The Album I Would Listen to in a Sensory Deprivation Tank

mona moroni
Authored By
DJ Luz

A sensory deprivation tank is a person-sized pod filled with salt water. Epsom salt water to be exact, and enough epsom salts to create the specific gravity needed for a person to float with their face above the water without having to try. The water is kept at body temperature, around 95 degrees. After a while, you can’t tell you’re even in water anymore, it just feels like you’re floating in a comfortable abyss. 

 

This experience is called float therapy. It’s a glimmering, buoyant, new-age sensation. These are also the words I would use to describe "Vågen Igen," the debut album by Denmark’s Mona Moroni – the album I would want to listen to while in a sensory deprivation tank.   

 

I don’t know what made me connect the two in my head.
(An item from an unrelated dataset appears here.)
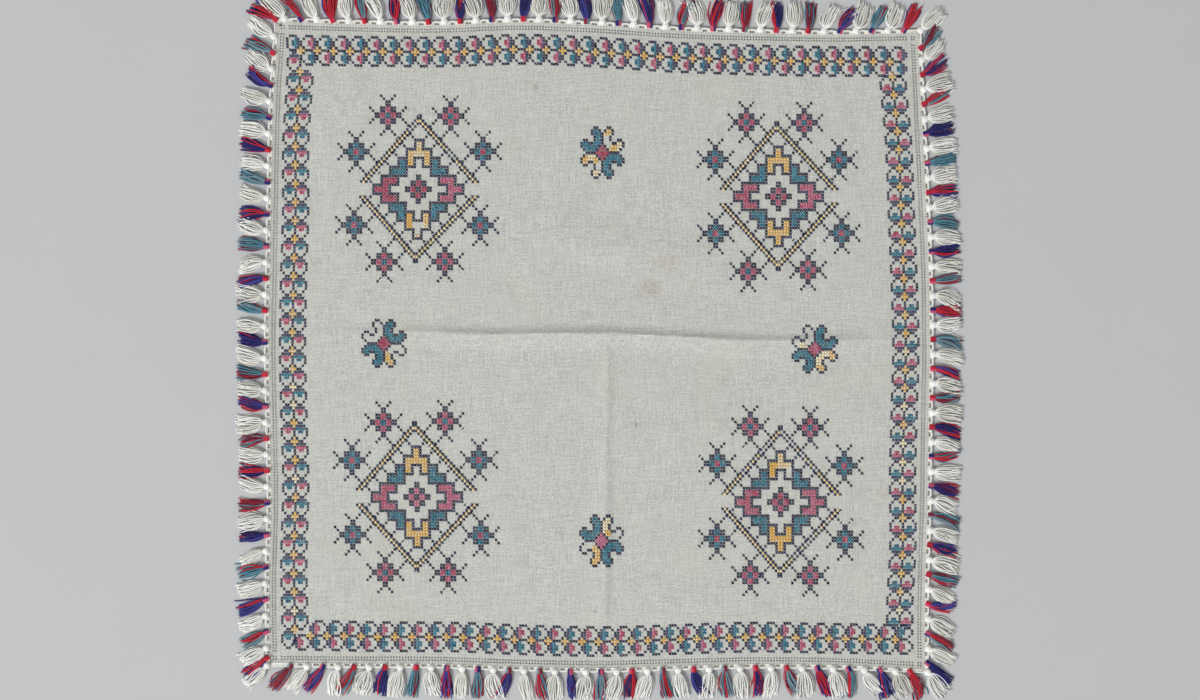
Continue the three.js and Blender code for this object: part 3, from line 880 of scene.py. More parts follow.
@dataclass
class ClothSheet:
    """The cloth itself, with its narrow hem and two rows of drawn holes round its margin."""

    form: ClothForm
    finish: CottonFinish = field(default_factory=CottonFinish)
    depths: tuple[float, ...] = (0, 0.6, 1.5, 2.2, 3.4, 4.2, 5.4, 8.0)
    hole_rows: tuple[int, ...] = (3, 5)
    hem_rise: tuple[float, ...] = (0.05, 0.3, 0.28, 0.08, 0.0, 0.0, 0.0, 0.0)
    hole_pitch: float = 2.22
    hole_width: float = 1.2
    hole_jitter: float = 0.12
    sharp_angle: float = 50.0
    centre_gap: float = 2.2
    coarse: float = 3.35
    crease_step: float = 1.15
    crease_rows: Vector2 = (-4.0, 20.0)
    crease_columns: Vector2 = (-4.0, 14.0)

    def _margin_lines(self, length: float) -> tuple[np.ndarray, np.ndarray, np.ndarray]:
        """Works out the margin's lines along one direction.

        Args:
            length: The cloth's length that way.

        Returns:
            The lines' places, which cells between them lie in a row of holes that runs across this direction,
            and which cells are as wide as a hole.
        """
        depth = np.array(self.depths)
        inner = length - 2 * depth[-1]
        count = round(inner / self.hole_pitch)
        pitch = inner / count
        starts = depth[-1] + (np.arange(count) + 0.5) * pitch - self.hole_width / 2
        fine = np.stack([starts, starts + self.hole_width], axis=-1).ravel()
        lines = np.concatenate([depth, fine, length - depth[::-1]])
        cells = len(lines) - 1
        bands = len(depth) - 1
        in_row = np.zeros(cells, bool)
        for band in self.hole_rows:
            in_row[band] = True
            in_row[cells - 1 - band] = True
        as_hole = in_row.copy()
        as_hole[bands + 1:cells - bands:2] = True
        return lines, in_row, as_hole

    def _centre_lines(self, length: float, crease: Vector2, middle: float) -> np.ndarray:
        """Works out the middle's lines along one direction, close together over a crease.

        Args:
            length: The cloth's length that way.
            crease: Where the crease starts and ends, from the cloth's middle.
            middle: The cloth's middle along the lines.

        Returns:
            The lines' places.
        """
        start = self.depths[-1] + self.centre_gap
        low, high = middle + crease[0], middle + crease[1]
        before = np.linspace(start, low, round((low - start) / self.coarse) + 1)
        over = np.linspace(low, high, round((high - low) / self.crease_step) + 1)
        after = np.linspace(high, length - start, round((length - start - high) / self.coarse) + 1)
        return np.concatenate([before, over[1:], after[1:]])

    @staticmethod
    def _zip(outer: np.ndarray, inner: np.ndarray, flip: bool) -> np.ndarray:
        """Joins two rows of points by triangles.

        Args:
            outer: Point numbers of the finer row.
            inner: Point numbers of the coarser row.
            flip: Whether the faces turn the other way.

        Returns:
            The triangles.
        """
        found = []
        i = j = 0
        while i < len(outer) - 1 or j < len(inner) - 1:
            step_outer = (i + 1) / (len(outer) - 1) <= (j + 1) / (len(inner) - 1) or j == len(inner) - 1
            if step_outer and i < len(outer) - 1:
                found.append((outer[i], inner[j], outer[i + 1]))
                i += 1
            else:
                found.append((outer[i], inner[j], inner[j + 1]))
                j += 1
        made = np.array(found)
        return made[:, ::-1] if flip else made

    def build(self) -> bpy.types.Object:
        """Builds the cloth.

        Returns:
            The cloth's object.
        """
        form = self.form
        draw = np.random.default_rng(SEED + 1)
        across, row_x, hole_x = self._margin_lines(form.width)
        down, row_y, hole_y = self._margin_lines(form.height)
        bands = len(self.depths) - 1
        grid_x, grid_y = np.meshgrid(across, down, indexing="ij")
        ids = np.arange(grid_x.size).reshape(grid_x.shape)
        rim_x = np.zeros(len(across) - 1, bool)
        rim_x[:bands] = rim_x[-bands:] = True
        rim_y = np.zeros(len(down) - 1, bool)
        rim_y[:bands] = rim_y[-bands:] = True
        cloth = rim_x[:, None] | rim_y[None, :]
        holes = (row_x[:, None] & hole_y[None, :]) | (hole_x[:, None] & row_y[None, :])
        solid = cloth & ~holes
        quads = [grid_quads(ids)[solid]]
        rise = self._hem_rise(grid_x, form.width)
        rise = np.maximum(rise, self._hem_rise(grid_y, form.height))
        loose = self._loose(grid_x, form.width) & self._loose(grid_y, form.height)
        grid_x = grid_x + draw.uniform(-1, 1, grid_x.shape) * self.hole_jitter * loose
        grid_y = grid_y + draw.uniform(-1, 1, grid_y.shape) * self.hole_jitter * loose
        middle = form.place(np.array([0.5]), np.array([0.5]))[0]
        crease_rows = (-self.crease_rows[1] + middle[1], -self.crease_rows[0] + middle[1])
        crease_columns = (self.crease_columns[0] - middle[0], self.crease_columns[1] - middle[0])
        centre_x, centre_y = np.meshgrid(self._centre_lines(form.width, crease_columns, form.width / 2),
                                         self._centre_lines(form.height, crease_rows, form.height / 2),
                                         indexing="ij")
        centre = np.arange(centre_x.size).reshape(centre_x.shape) + ids.size
        quads.append(grid_quads(centre).reshape(-1, 4))
        first, last_x, last_y = bands, len(across) - 1 - bands, len(down) - 1 - bands
        zips = [
            self._zip(ids[first:last_x + 1, first], centre[:, 0], False),
            self._zip(ids[first:last_x + 1, last_y], centre[:, -1], True),
            self._zip(ids[first, first:last_y + 1], centre[0, :], True),
            self._zip(ids[last_x, first:last_y + 1], centre[-1, :], False),
        ]
        u = np.concatenate([grid_x.ravel(), centre_x.ravel()])
        v = np.concatenate([grid_y.ravel(), centre_y.ravel()])
        flat = form.place(u / form.width, v / form.height)
        low = form.bottom(flat[:, 0], flat[:, 1])
        high = low + form.thickness + np.concatenate([rise.ravel(), np.zeros(centre_x.size)])
        faces = [np.concatenate(quads), np.concatenate(zips)]
        pile = Pile(form.shift)
        add_thick(pile, flat, low, high, faces)
        made = pile.build("cloth_sheet", self.finish.make(form.shift))
        made.data.set_sharp_from_angle(angle=math.radians(self.sharp_angle))
        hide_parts("cloth")
        return made

    def _hem_rise(self, lines: np.ndarray, length: float) -> np.ndarray:
        """Gives how far the folded hem stands up at a depth from either side."""
        depth = np.minimum(lines, length - lines)
        return np.interp(depth, self.depths, self.hem_rise)

    def _loose(self, lines: np.ndarray, length: float) -> np.ndarray:
        """Says which lines may shift a little: those of the holes, not the edges."""
        depth = np.minimum(lines, length - lines)
        return depth > self.depths[1]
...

I’ve never done float therapy. But something about this album feels watery, deep-sea like. Maybe it’s the jellyfish on the cover. Its translucent body reveals some sort of glittering veins or vertebrae, as the fish seems to float upward and toward nowhere in particular. When I listen to this album, I seem to too.

 

(1) "Hun Venter Derude" – the first track – washes over you with great glassy bells and a grooving bass line. Mona Moroni sings in Danish, and even though I don’t know the words she’s saying, I can understand her perfectly. This song is beautiful and reassuring, equally suited for dancing in the kitchen and crying in your bedroom. 

 

(3) "Forfra" is the third song of nine. Put this one on when you’re alone with your crush and some ambient lighting. Touch hands for the first time. Or something like that. 

 

(4) "Langsomt" starts with briefly alarming wind chimes and random synth keys, but melts into a song you’re glad you didn’t skip. It is quickly becoming my favorite on the album. Fast-forward to the three minute mark for a delicious sonic experience, somewhere in between a sitar and 80’s synth piano, with bright little echoes that float above the mix like bubbles rising to the water’s surface. 

 

(6) For peak underwater vibes and a more upbeat pop track, try "Stemmer Fra Fjernsynet." The atmospheric abyss is driven forward by punchy drums, some great guitar fills, and my favorite vocal performance from Moroni on this album. Try not to nod along with the beat. 

 

Float therapy is $80, at least. Listening to "Vågen Igen" by Mona Moroni is free. If you want to feel what it’s like to enter an underwater kingdom of dreams, press play. If you want to feel somehow soothed by lyrics in a language you don’t understand, press play. If you want to feel again the feeling of blowing bubbles in the pool and watching them rise toward the surface from your goggles, press play. Want to see if I’m overhyping it with long-winded loquacious fluff? Press play.